To understand the implementation, we must first define the mathematics. A GMM models the probability of a data point x as a weighted sum of $K$ Gaussian components.

Multivariate Gaussian PDF

Each component is a multivariate Gaussian distribution, $\mathcal{N}(\mathbf{x} | \boldsymbol{\mu}_k, \boldsymbol{\Sigma}_k)$ , with its own mean $\boldsymbol{\mu}_k$ and covariance matrix $\boldsymbol{\Sigma}_k$ . Its probability density function is:

\mathcal{N}(\mathbf{x} | \boldsymbol{\mu}_k, \boldsymbol{\Sigma}_k) = \frac{1}{\sqrt{(2\pi)^d |\boldsymbol{\Sigma}_k|}} \exp\left(-\frac{1}{2}(\mathbf{x}-\boldsymbol{\mu}_k)^T \boldsymbol{\Sigma}_k^{-1} (\mathbf{x}-\boldsymbol{\mu}_k)\right)

where $d$ is the dimension of the data.

The E-Step: Responsibility

The responsibility of cluster $k$ for data point $\mathbf{x}_i$ , denoted $\gamma_{ik}$ , is the posterior probability $P(z_i=k | \mathbf{x}_i)$ . It is calculated using Bayes' theorem:

\gamma_{ik} = \frac{\pi_k \mathcal{N}(\mathbf{x}_i | \boldsymbol{\mu}_k, \boldsymbol{\Sigma}_k)}{\sum_{j=1}^{K} \pi_j \mathcal{N}(\mathbf{x}_i | \boldsymbol{\mu}_j, \boldsymbol{\Sigma}_j)}

where $\pi_k$ is the mixing coefficient, or the prior probability of choosing cluster $k$ .

The M-Step: Parameter Updates

Using the responsibilities $\gamma_{ik}$ from the E-step, we update the parameters. Let $N_k = \sum_{i=1}^{N} \gamma_{ik}$ be the "soft count" of points in cluster $k$ .

\boldsymbol{\mu}_k^{\text{new}} = \frac{1}{N_k} \sum_{i=1}^{N} \gamma_{ik} \mathbf{x}_i

\boldsymbol{\Sigma}_k^{\text{new}} = \frac{1}{N_k} \sum_{i=1}^{N} \gamma_{ik} (\mathbf{x}_i - \boldsymbol{\mu}_k^{\text{new}})(\mathbf{x}_i - \boldsymbol{\mu}_k^{\text{new}})^T

\pi_k^{\text{new}} = \frac{N_k}{N}

where $N$ is the total number of data points.

The Log-Likelihood

The objective is to maximize the log-likelihood of the observed data, which is given by:

\ln P(X | \pi, \mu, \Sigma) = \sum_{i=1}^{N} \ln \left( \sum_{k=1}^{K} \pi_k \mathcal{N}(\mathbf{x}_i | \boldsymbol{\mu}_k, \boldsymbol{\Sigma}_k) \right)

The EM algorithm is guaranteed to increase this value at every iteration.

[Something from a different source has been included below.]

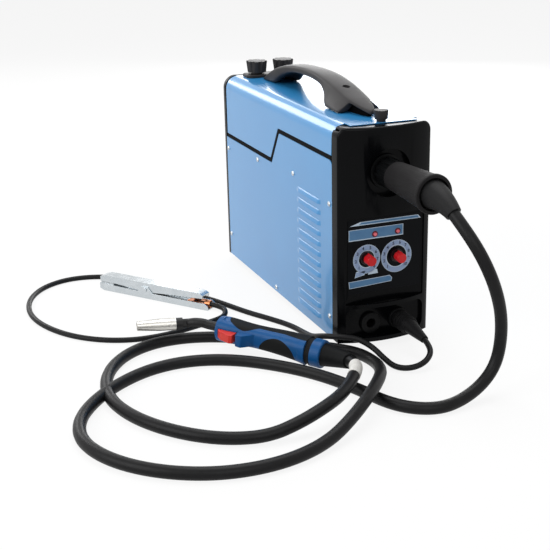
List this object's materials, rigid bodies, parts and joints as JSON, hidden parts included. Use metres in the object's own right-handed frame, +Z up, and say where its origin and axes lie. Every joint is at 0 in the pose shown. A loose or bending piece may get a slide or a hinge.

The Challenge of the Lucky Start: Local Maxima

The EM algorithm is a hill-climbing method. It tries to find the highest peak on a complex "likelihood landscape." However, if this landscape has multiple peaks (a global maximum and several smaller, local maxima), the algorithm's success depends entirely on where it starts. An unlucky random initialization can cause it to climb the wrong hill and get stuck in a suboptimal solution.

This is precisely what happened in one of my experimental runs. With a random seed of 49, the algorithm converged to a solution where two of the true clusters were merged into one.

Screenshot 2025-09-07 at 3.29.35 PM.png An "unlucky" run (ARI = 0.56) where two clusters are incorrectly merged due to a poor initialization.

Screenshot 2025-09-07 at 3.29.59 PM.png

A "lucky" run (ARI = 1.0) where the algorithm correctly identifies all three clusters.

The convergence plot for the unlucky run shows that the algorithm did converge and maximize its likelihood, but it found the peak of the wrong hill. This highlights the critical need to not rely on a single run. The standard mitigation strategy is to perform multiple random starts and select the model that results in the highest final log-likelihood.

Screenshot 2025-09-07 at 3.32.07 PM.png

The log-likelihood plot for the unlucky run. The algorithm correctly increases the log-likelihood at each step and converges, but the final solution is a suboptimal local maximum.

Conclusion

Implementing the EM algorithm for Gaussian Mixture Models from scratch is a rewarding exercise that provides deep insight into unsupervised learning. The process demonstrates the power of this iterative method to uncover hidden structure in data. However, it also reveals its primary weakness: a sensitivity to initialization that can lead to convergence in local maxima. This underscores the importance of robust implementation strategies, such as multiple random starts, to ensure that the discovered solution is not just a good one, but the best one.